The two sides tentatively agreed to a deal on Sunday. The NHL's board of governors approved the deal on Wednesday and the players are expected to vote on it later this week which would end a lockout that has lasted almost four months.
Toews expressed a relief in being able to get back to work, but he was also torn because he believes the lockout wasn't necessary and it damaged the NHL.
"There's two sides of it," Toews said. "There's the excitement around the fact we haven't played hockey in so long. We're excited to get back in front of our fans. Not only that, but just to be together on a daily basis.

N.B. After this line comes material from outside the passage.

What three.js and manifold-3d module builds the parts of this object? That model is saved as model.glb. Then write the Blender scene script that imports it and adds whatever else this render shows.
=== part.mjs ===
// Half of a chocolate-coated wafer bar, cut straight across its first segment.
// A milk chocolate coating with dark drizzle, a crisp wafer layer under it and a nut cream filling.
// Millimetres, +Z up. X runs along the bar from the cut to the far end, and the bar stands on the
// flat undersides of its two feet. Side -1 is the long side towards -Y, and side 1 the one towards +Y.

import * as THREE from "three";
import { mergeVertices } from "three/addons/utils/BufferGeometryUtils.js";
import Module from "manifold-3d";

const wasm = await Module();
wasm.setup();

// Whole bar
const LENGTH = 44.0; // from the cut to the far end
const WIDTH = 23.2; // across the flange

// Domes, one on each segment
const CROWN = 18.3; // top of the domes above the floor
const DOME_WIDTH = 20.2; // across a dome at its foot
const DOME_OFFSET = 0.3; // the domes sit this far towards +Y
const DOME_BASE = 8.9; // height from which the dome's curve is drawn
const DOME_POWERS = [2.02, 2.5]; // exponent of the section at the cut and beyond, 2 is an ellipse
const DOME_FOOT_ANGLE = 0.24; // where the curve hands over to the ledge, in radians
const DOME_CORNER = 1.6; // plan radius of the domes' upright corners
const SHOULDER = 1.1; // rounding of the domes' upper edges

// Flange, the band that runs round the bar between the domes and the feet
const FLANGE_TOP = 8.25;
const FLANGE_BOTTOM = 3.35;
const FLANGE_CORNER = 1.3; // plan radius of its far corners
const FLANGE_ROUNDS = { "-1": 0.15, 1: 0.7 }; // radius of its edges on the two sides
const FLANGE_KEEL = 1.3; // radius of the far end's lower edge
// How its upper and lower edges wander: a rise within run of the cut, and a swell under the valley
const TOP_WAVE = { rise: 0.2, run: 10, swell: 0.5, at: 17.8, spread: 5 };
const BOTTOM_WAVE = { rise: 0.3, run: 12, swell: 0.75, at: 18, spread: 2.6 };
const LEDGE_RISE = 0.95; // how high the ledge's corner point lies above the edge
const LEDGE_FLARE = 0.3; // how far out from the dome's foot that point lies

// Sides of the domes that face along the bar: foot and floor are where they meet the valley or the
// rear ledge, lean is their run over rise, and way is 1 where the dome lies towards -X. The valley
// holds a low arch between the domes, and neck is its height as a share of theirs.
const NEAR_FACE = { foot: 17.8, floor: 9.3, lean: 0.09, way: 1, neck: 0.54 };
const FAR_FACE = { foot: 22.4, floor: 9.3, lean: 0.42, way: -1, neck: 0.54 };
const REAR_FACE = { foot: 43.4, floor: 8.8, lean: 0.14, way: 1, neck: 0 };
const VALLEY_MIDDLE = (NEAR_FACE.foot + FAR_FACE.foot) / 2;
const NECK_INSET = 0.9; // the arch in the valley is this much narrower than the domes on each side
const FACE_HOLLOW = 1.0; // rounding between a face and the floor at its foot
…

"But the realistic thing that kind of sets in, did it really have to go this far? Did we really have to miss over three months? It's an unfortunate thing. We know we got a long road ahead of us to try and build this thing back and earn the respect back from the fans again."

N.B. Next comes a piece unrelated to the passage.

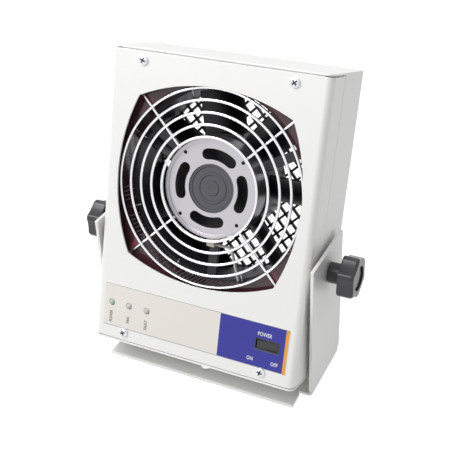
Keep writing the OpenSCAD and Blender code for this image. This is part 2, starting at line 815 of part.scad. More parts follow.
module guard_nuts() color("silver") in_head()
    for (p = bolt_places) difference() {
        hex_y(p[0], head_d, p[1] + fan_up, bolt_nut_af, bolt_nut_t);
        bar_y(p[0], head_d - 1, p[1] + fan_up, bolt_d + 2 * seat_fit, bolt_nut_t + 2);
    }

module emitter_square() translate([0, fan_up]) centred_rect(emitter_w, emitter_w);

module radial_bars(d, from_r, to_r)
    for (turn = needle_angles) translate([0, needle_y, fan_up]) rotate([0, -turn, 0])
        translate([from_r, 0, 0]) rotate([0, 90, 0]) cylinder(d = d, h = to_r - from_r, $fn = 24);

module emitter_frame() color("maroon") in_head() {
    duct_r = emitter_duct_d / 2;
    difference() {
        intersection() {
            union() {
                slab(emitter_front, 2) emitter_square();
                fan_ring(emitter_front, emitter_depth, duct_r + duct_wall, duct_r - 1);
                for (p = bolt_places)
                    bar_y(p[0], emitter_front, p[1] + fan_up, 11, emitter_depth);
            }
            slab(emitter_front, emitter_depth) emitter_square();
        }
        slab(emitter_front - 1, emitter_depth + 2) translate([0, fan_up]) circle(r = duct_r, $fn = 96);
        slab(emitter_front - 1, emitter_depth + 2) bolt_holes();
        radial_bars(socket_d + 2 * seat_fit, duct_r - 1, duct_r + duct_wall + 1);
        fan_ring(needle_y + needle_d / 2, emitter_depth, ring_groove_r + 0.7, ring_groove_r - 0.7);
    }
}

module needle_sockets() color("white") in_head() {
    duct_r = emitter_duct_d / 2;
    difference() {
        radial_bars(socket_d, duct_r - 0.8, duct_r + duct_wall - 0.4);
        radial_bars(needle_d + 2 * seat_fit, duct_r - 2, duct_r + duct_wall);
        fan_ring(needle_y + needle_d / 2, emitter_depth, ring_groove_r + 0.7, ring_groove_r - 0.7);
    }
}

// Needles with sharp points towards the fan's axis
module emitter_needles() color("silver") in_head()
    for (turn = needle_angles) translate([0, needle_y, fan_up]) rotate([0, -turn, 0]) {
        tip_r = emitter_duct_d / 2 - needle_reach;
        point_len = 2.4;
        translate([tip_r + point_len, 0, 0]) rotate([0, 90, 0])
            cylinder(d = needle_d, h = emitter_duct_d / 2 + duct_wall - 0.6 - tip_r - point_len, $fn = 24);
        translate([tip_r, 0, 0]) rotate([0, 90, 0])
            cylinder(d1 = 0.1, d2 = needle_d, h = point_len, $fn = 24);
    }

module needle_ring() color("silver") in_head()
    fan_ring(needle_y + needle_d / 2 + seat_fit, 1.2, ring_groove_r + 0.6, ring_groove_r - 0.6);

// ---- fan and motor ----

module fan_square() translate([0, fan_up]) centred_rect(fan_w, fan_w);

module fan_frame() color("dimgray") in_head() {
    duct_r = fan_duct_d / 2;
    difference() {
        union() {
            slab(fan_front, fan_flange_t) fan_square();
            slab(fan_back - fan_flange_t, fan_flange_t) fan_square();
            fan_ring(fan_front, fan_back - fan_front, duct_r + fan_duct_wall, duct_r - 1);
            for (p = bolt_places) bar_y(p[0], fan_front, p[1] + fan_up, 9.5, fan_back - fan_front);
        }
        slab(fan_front - 1, fan_back - fan_front + 2) translate([0, fan_up]) circle(r = duct_r, $fn = 96);
        slab(fan_front - 1, fan_back - fan_front + 2) bolt_holes();
    }
    slab(fan_front, strut_t) difference() {
        translate([0, fan_up]) union() {
            circle(d = motor_d);
            for (turn = [30, 150, 270]) rotate(turn) translate([0, -strut_w / 2])
                square([duct_r + fan_duct_wall / 2, strut_w]);
        }
        translate([0, fan_up]) circle(r = tube_r + seat_fit);
    }
}

// A slot with rounded ends along an arc about the fan's axis
module arc_slot(turn) {
    mid_r = (slot_inner_r + slot_outer_r) / 2;
    end_d = slot_outer_r - slot_inner_r - 0.2;
    half = slot_span / 2;
    reach = 2 * slot_outer_r;
    intersection() {
        difference() {
            circle(r = slot_outer_r);
            circle(r = slot_inner_r);
        }
        polygon([[0, 0], for (a = [-half, 0, half]) reach * [cos(turn + a), sin(turn + a)]]);
    }
    for (end = [-1, 1]) rotate(turn + end * half) translate([mid_r, 0]) circle(d = end_d);
}

module motor_housing() color("darkgray") in_head() {
    face_y = motor_front + motor_rim_h;
    face_back = face_y + motor_wall;
    outer_r = motor_d / 2;
    rim_w = 1.9;
    difference() {
        translate([0, 0, fan_up]) rotate([-90, 0, 0]) rotate_extrude()
            polygon([[motor_eye_d / 2, face_y], [outer_r - rim_w, face_y], [outer_r - rim_w, motor_front],
                     [outer_r, motor_front], [outer_r, fan_front], [outer_r - motor_wall, fan_front],
                     [outer_r - motor_wall, face_back], [motor_eye_d / 2, face_back]]);
        slab(face_y - 0.5, motor_wall + 1) translate([0, fan_up]) {
            for (turn = [-93, 0, 80, 175]) arc_slot(turn);
            for (turn = [45:90:315]) rotate(turn) translate([outer_r - rim_w - 1.4, 0]) circle(d = 2.2);
        }
    }
}

module bearing_tube() color("#3a3a3e") in_head() {
    bore_r = bearing_d / 2 + seat_fit;
    difference() {
        union() {
            fan_ring(tube_front, tube_flange_t, motor_eye_d / 2 + 1.4, 0.01);
            fan_ring(tube_front, tube_back - tube_front, tube_r, 0.01);
        }
        slab(stator_front - bearing_w, tube_back) translate([0, fan_up]) circle(r = bore_r);
        slab(tube_front - 1, 2 + tube_back) translate([0, fan_up]) circle(r = 1);
    }
}

module bearing_at(y)
    fan_ring(y, bearing_w, bearing_d / 2, shaft_d / 2 + run_fit);

module front_bearing() color("silver") in_head() bearing_at(stator_front - 0.5);
module rear_bearing() color("silver") in_head() bearing_at(tube_back - bearing_w);

module stator_core() color("slategray") in_head()
    slab(stator_front, stator_len) translate([0, fan_up]) difference() {
        union() {
            circle(r = tube_r + 3.4);
            for (i = [0:tooth_count - 1]) rotate(i * 360 / tooth_count)
                translate([0, -tooth_w / 2]) square([stator_r - shoe_t / 2, tooth_w]);
            difference() {
                circle(r = stator_r);
                circle(r = stator_r - shoe_t);
                for (i = [0:tooth_count - 1]) rotate((i + 0.5) * 360 / tooth_count)
                    translate([0, -1.2]) square([stator_r + 1, 2.4]);
            }
        }
        circle(r = tube_r + seat_fit);
    }

module stator_coils() color("chocolate") in_head() {
    coil_in = tube_r + 4;
    coil_out = stator_r - shoe_t - 0.6;
    for (i = [0:tooth_count - 1]) translate([0, 0, fan_up]) rotate([0, -i * 360 / tooth_count, 0])
        difference() {
            translate([coil_in, stator_front - coil_over, -tooth_w / 2 - coil_t])
                cube([coil_out - coil_in, stator_len + 2 * coil_over, tooth_w + 2 * coil_t]);
            translate([coil_in - 1, stator_front - seat_fit, -tooth_w / 2 - seat_fit])
                cube([stator_r, stator_len + 2 * seat_fit, tooth_w + 2 * seat_fit]);
        }
}

// Block below the motor where its leads are soldered, seated on the lower strut
module terminal_block() color("antiquewhite") in_head()
    translate([-block_w / 2, fan_front - block_depth, fan_up - motor_d / 2 - block_h - 0.8])
        cube([block_w, block_depth, block_h]);

// Pair of leads from the block to the right and down to the duct's wall
module motor_leads() color("white") in_head() {
    start_z = fan_up - motor_d / 2 - block_h - 0.1;
    turn_x = block_w / 2 + 9.4;
    wall_x = 19;
    wall_r = emitter_duct_d / 2 - motor_lead_d / 2;
    wall_z = fan_up - sqrt(wall_r * wall_r - wall_x * wall_x);
    run = [wall_x - turn_x, wall_z - start_z];
    for (y = [fan_front - 2.3, fan_front - 0.9]) {
        translate([block_w / 2, y, start_z]) rotate([0, 90, 0])
            cylinder(d = motor_lead_d, h = turn_x - block_w / 2);
        translate([turn_x, y, start_z]) sphere(d = motor_lead_d + 2 * seat_fit);
        translate([turn_x, y, start_z]) rotate([0, -atan2(run[1], run[0]), 0]) rotate([0, 90, 0])
            cylinder(d = motor_lead_d, h = norm(run));
    }
}

module impeller() color("#1c1c1f") in_head() {
    hub_r = hub_d / 2;
    fan_ring(hub_back - hub_cap_t, hub_cap_t, hub_r, shaft_d / 2 + seat_fit);
    fan_ring(hub_front, hub_back - hub_front, hub_r, hub_r - hub_wall);
    fan_ring(boss_front, hub_back - hub_cap_t - boss_front + 0.1, boss_d / 2, shaft_d / 2 + seat_fit);
    intersection() {
        for (i = [0:blade_count - 1]) translate([0, 0, fan_up])
            rotate([0, -i * 360 / blade_count, 0]) blade();
        fan_ring(hub_front + 0.6, hub_back - hub_front - 1, blade_tip_r, hub_r - 0.6);
    }
}

// One blade along X: a strip of a cylinder whose axis is radial
module blade()
    translate([hub_d / 2 - 2, (hub_front + hub_back) / 2, 0]) mirror([0, 0, 1]) rotate([blade_pitch, 0, 0])
        translate([0, 0, -blade_curve_r * cos(24)]) rotate([0, 90, 0])
            linear_extrude(blade_tip_r - hub_d / 2 + 4) intersection() {
                difference() {
                    circle(r = blade_curve_r, $fn = 96);
                    circle(r = blade_curve_r - blade_t, $fn = 96);
                }
                translate([-blade_curve_r - 1, -blade_curve_r * sin(24)])
                    square([blade_curve_r, 2 * blade_curve_r * sin(24)]);
            }

module magnet_ring() color("gray") in_head()
    fan_ring(hub_front + 0.8, hub_back - hub_cap_t - hub_front - 1.6, magnet_out_r, magnet_in_r);

module rotor_shaft() color("silver") in_head()
    bar_y(0, stator_front - 2, fan_up, shaft_d, hub_back - stator_front + 2);

module rear_guard() color("#202022") in_head()
    slab(fan_back, rear_guard_t) difference() {
        union() {
            difference() {
                fan_square();
                translate([0, fan_up]) circle(d = inlet_d, $fn = 96);
            }
            translate([0, fan_up]) intersection() {
                circle(d = inlet_d + 2, $fn = 96);
                lattice();
            }
        }
        bolt_holes();
    }

// Crossed bars at 45 degrees
module lattice() {
    reach = floor(inlet_d / 2 / lattice_pitch);
    for (turn = [45, -45]) rotate(turn)
        for (i = [-reach:reach]) translate([-inlet_d, (i + 0.5) * lattice_pitch - lattice_bar / 2])
            square([2 * inlet_d, lattice_bar]);
}

// ---- tilt pivot ----

module pivot_ring(x, t, d, bore)
    translate([x, pivot_in, pivot_up]) rotate([0, 90, 0]) difference() {
        cylinder(d = d, h = t);
        translate([0, 0, -1]) cylinder(d = bore, h = t + 2);
    }

module pivot_nuts() color("silver") in_head()
    for (side = [-1, 1]) scale_side(side)
        translate([stud_in, pivot_in, pivot_up]) rotate([0, 90, 0])
            difference() {
                cylinder(d = pivot_nut_af / cos(30), h = pivot_nut_t, $fn = 6);
                translate([0, 0, -1]) cylinder(d = stud_d + 2 * run_fit, h = pivot_nut_t + 2);
            }

module pivot_washers() color("black") in_head()
    for (side = [-1, 1]) scale_side(side)
        pivot_ring(head_w / 2, washer_t, washer_d, stud_d + 2 * part_gap);

// Outline of a knob's head with hollows between its lobes
module knob_outline()
    difference() {
        circle(d = knob_d);
        for (i = [0:knob_lobes - 1]) rotate((i + 0.5) * 360 / knob_lobes)
            translate([knob_d / 2 + knob_d - knob_hollow, 0]) circle(d = 2 * knob_d);
    }

module at_pivot(side) translate([0, 0, pivot_h]) scale_side(side) rotate([0, 90, 0]) children();

module knob(side) at_pivot(side)
    difference() {
        union() {
            translate([0, 0, head_in]) linear_extrude(knob_t) knob_outline();
            translate([0, 0, neck_in]) cylinder(d = neck_d, h = neck_len + 1);
        }
        translate([0, 0, neck_in - 1]) cylinder(d = stud_d + 2 * seat_fit, h = neck_len + 5);
        translate([0, 0, head_out - 2]) cylinder(d = knob_cap_d, h = 3);
    }

// Threaded stud moulded into the knob, reaching into the pivot nut
module stud(side) at_pivot(side)
    translate([0, 0, stud_in]) cylinder(d = stud_d, h = head_in + stud_grip - stud_in);

module knob_cap(side) at_pivot(side)
    translate([0, 0, head_out - 2]) cylinder(d = knob_cap_d - 2 * seat_fit, h = 1.2);

module right_knob() color("#202024") knob(1);
module right_stud() color("silver") stud(1);
module right_cap() color("#101012") knob_cap(1);
module left_knob() color("#202024") knob(-1);
module left_stud() color("silver") stud(-1);
module left_cap() color("#101012") knob_cap(-1);

bracket();
front_cover();
rear_chassis();
control_label();
cover_screws();
cover_nuts();
power_led();
fan_led();
fault_led();
led_leads();
control_board();
board_standoffs();
board_screws();
board_capacitors();
board_chips();
hv_module();
hv_screws();
hv_lead();
choke_core();
choke_coil();
switch_body();
switch_terminals();
switch_rocker();
power_jack();
jack_pin();
jack_nut();
ground_socket();
ground_nut();
trimmer_body();
balance_dial();
fan_guard();
guard_bolts();
guard_nuts();
emitter_frame();
needle_sockets();
emitter_needles();
needle_ring();
fan_frame();
motor_housing();
bearing_tube();
front_bearing();
rear_bearing();
stator_core();
stator_coils();
terminal_block();
motor_leads();
rear_guard();
pivot_nuts();
pivot_washers();
impeller();
magnet_ring();
rotor_shaft();
right_knob();
right_stud();
right_cap();
left_knob();
left_stud();
left_cap();
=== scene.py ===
"""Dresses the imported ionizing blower: a painted sheet-metal head with a wire-guarded fan and a ring
of emitter needles, carried between the arms of a U-shaped stand by two clamp knobs."""

import json
import math
from contextlib import contextmanager

import bmesh
import bpy
from mathutils import Matrix, Vector

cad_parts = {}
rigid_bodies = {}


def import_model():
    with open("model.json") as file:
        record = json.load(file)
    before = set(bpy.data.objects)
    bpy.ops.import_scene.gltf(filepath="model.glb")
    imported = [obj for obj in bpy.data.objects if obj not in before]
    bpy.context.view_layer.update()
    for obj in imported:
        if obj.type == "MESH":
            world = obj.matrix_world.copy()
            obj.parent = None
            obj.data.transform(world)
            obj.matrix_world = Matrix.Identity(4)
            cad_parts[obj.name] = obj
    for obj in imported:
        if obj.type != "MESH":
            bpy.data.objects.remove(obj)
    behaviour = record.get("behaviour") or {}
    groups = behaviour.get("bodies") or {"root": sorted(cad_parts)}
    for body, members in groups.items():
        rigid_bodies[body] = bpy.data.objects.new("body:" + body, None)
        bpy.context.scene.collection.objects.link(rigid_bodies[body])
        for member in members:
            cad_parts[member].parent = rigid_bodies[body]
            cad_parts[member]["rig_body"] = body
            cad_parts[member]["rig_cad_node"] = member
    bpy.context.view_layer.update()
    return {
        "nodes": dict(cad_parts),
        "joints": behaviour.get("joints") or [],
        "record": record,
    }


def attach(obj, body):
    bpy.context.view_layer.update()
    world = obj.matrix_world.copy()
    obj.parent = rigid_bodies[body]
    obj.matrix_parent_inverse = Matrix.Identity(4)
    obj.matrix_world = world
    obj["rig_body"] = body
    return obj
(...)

Initially, Toews didn't expect the lockout to last this long. But when it dragged on until late December, he believed the season would be cancelled.

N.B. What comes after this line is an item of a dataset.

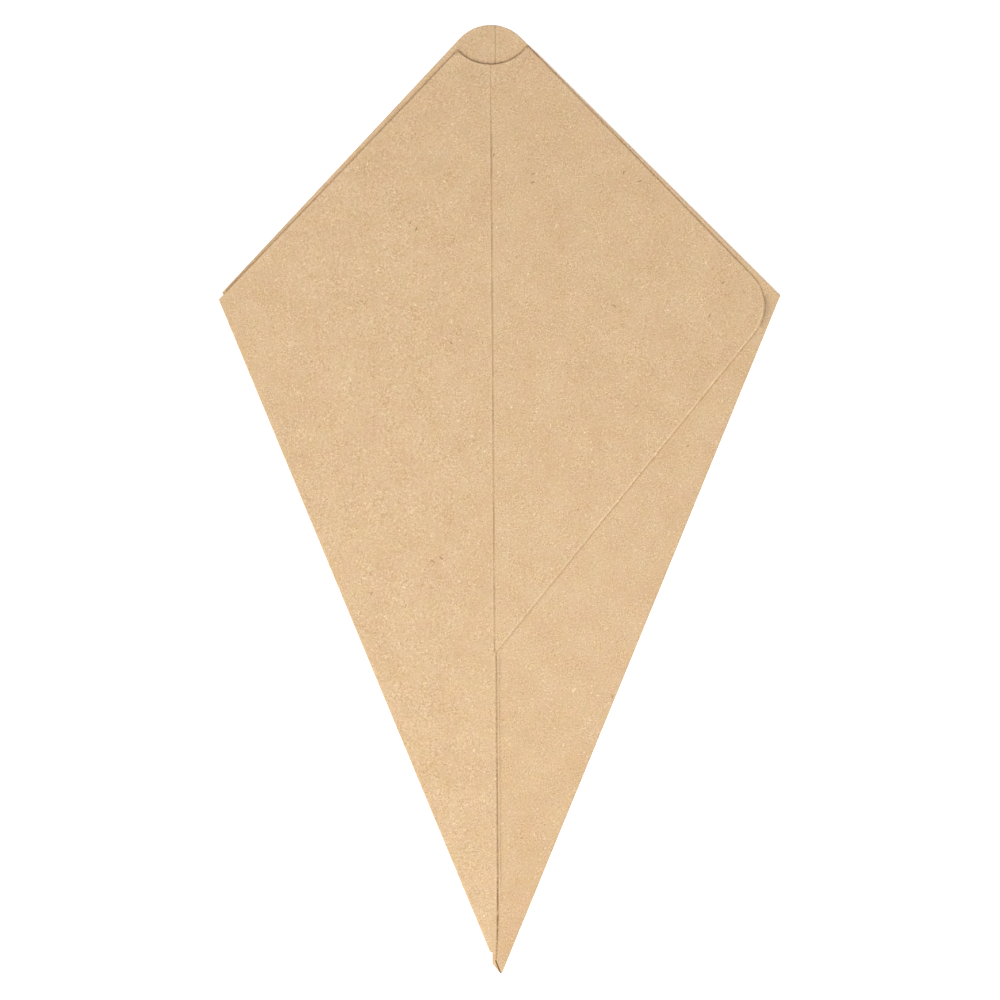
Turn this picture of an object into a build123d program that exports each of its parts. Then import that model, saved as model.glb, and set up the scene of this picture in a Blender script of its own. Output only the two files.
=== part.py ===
"""A flat-packed fry cone: one blank of kraft card, folded round and glued to itself.

The cone lies on its rear panels. X runs across it, Y from the pointed tip to the mouth, Z up.
The model is drawn from the point where the two side folds would meet, the tip point, and
then moved so that its origin is under the middle of the finished piece, on the surface it lies on.
"""
from build123d import *
from math import cos, radians, sin, tan
import os

# Card, folds and the spring of the front, in millimetres
card = 0.32                 # thickness of the card
fold_gap = 0.2              # space left inside a pressed side fold
mouth_rise = 0.05           # how far the front springs up at the top of its centre score

# The kite that the side folds and the rear mouth edges make, angles in degrees
fold_length = 226.8         # from the tip point to each outer corner of the mouth
left_fold_angle = 22.59     # between the left fold and the vertical
right_fold_angle = 22.34    # between the right fold and the vertical
rear_left_slope = 46.9      # of the rear mouth edges, from the horizontal
rear_right_slope = 44.9
rear_top_radius = 13.1      # rounding of the rear panel's top

# The front wrap: the front left panel and the closing flap, which is one piece with it
front_left_slope = 46.2     # of the front mouth edges, from the horizontal
front_right_slope = 45.67
front_left_drop = 0.85      # from the mouth's left corner down the fold to the front edge
front_right_drop = 2.05     # from the mouth's right corner down the fold to the flap's edge
corner_step = 2.3           # along the front edge, the rear keeps to it before it steps out
flap_corner_radius = 13.4
flap_edge_angle = 39.0      # between the flap's slanted edge and the vertical
flap_foot = 99.7            # height at which the slanted edge reaches the centre
front_end = 5.5             # height at which the front left panel stops, above the tip point
edge_margin = 0.28          # from the centre score to the cut edge below the flap
edge_turn = 18.0            # height at which that cut edge turns away to the left
edge_setback = 0.6          # how far to the left it has gone where the panel stops
thumb_radius = 14.2         # of the notch that gives the thumb a hold on the rear panel
thumb_depth = 12.2          # from the rear panel's top down to the bottom of the notch

# The inner layer: the front right panel and the glue lap, which runs on under the front left one
lap_width = 15.0
lap_taper = 18.0            # between the lap's tapered lower edge and the vertical
lap_setback = 1.5           # of the lap's top edge behind the front edge that hides it
inner_notch_margin = 0.4    # by which the inner layer's notch is larger than the thumb notch

# Scores, where the card is pressed so that it folds along a line
front_score_foot = -1.0     # across, where the front centre score's line passes the tip point
front_score_lean = 0.39     # lean to the left of the centre scores, in degrees
rear_score_lean = 0.32
inner_score_offset = 1.5    # from the front centre score to the inner layer's own score
inner_score_low = 27.0      # height at which the inner score starts, above the tip point
score_setback = 1.0         # of the front score's lower end above the flap's foot
score_width = 0.5
score_depth = 0.12
bead_height = 0.08          # of the ridge that the rear score raises inside the cone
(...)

"To be honest with you, I didn't think it would make it into October," Toews said. "And after that, I didn't think the lockout would last until November, then December. It just kept going. Once it got past Christmas time, I was like, 'You know what? I really thought they had so much motivation to do whatever the heck they wanted to they might actually cancel the season.'
"For a little while there, there was despair. Lack of optimism I guess is the word that everyone has been using for so long. But it's over now, and I don't want to think about it too much. Try to take some positives from it and just excited about what we've been doing. That's play hockey and put on a show for our fans."
Toews said the players have a responsibility to win back the fans.
"I think in a normal situation you should take the time to talk to your fans, signing autographs on a daily basis," Toews said. "But I think that's probably something that's is going to reach a new level, just interacting with our fans, signing autographs, that type of thing.
"I think people in Chicago know the Hawks are real good at that. We appreciate everything the fans have given us and this city. To play here, everyone in this league knows is an honor and a privilege. We definitely appreciate that, but there's still another level to take it to show that appreciation."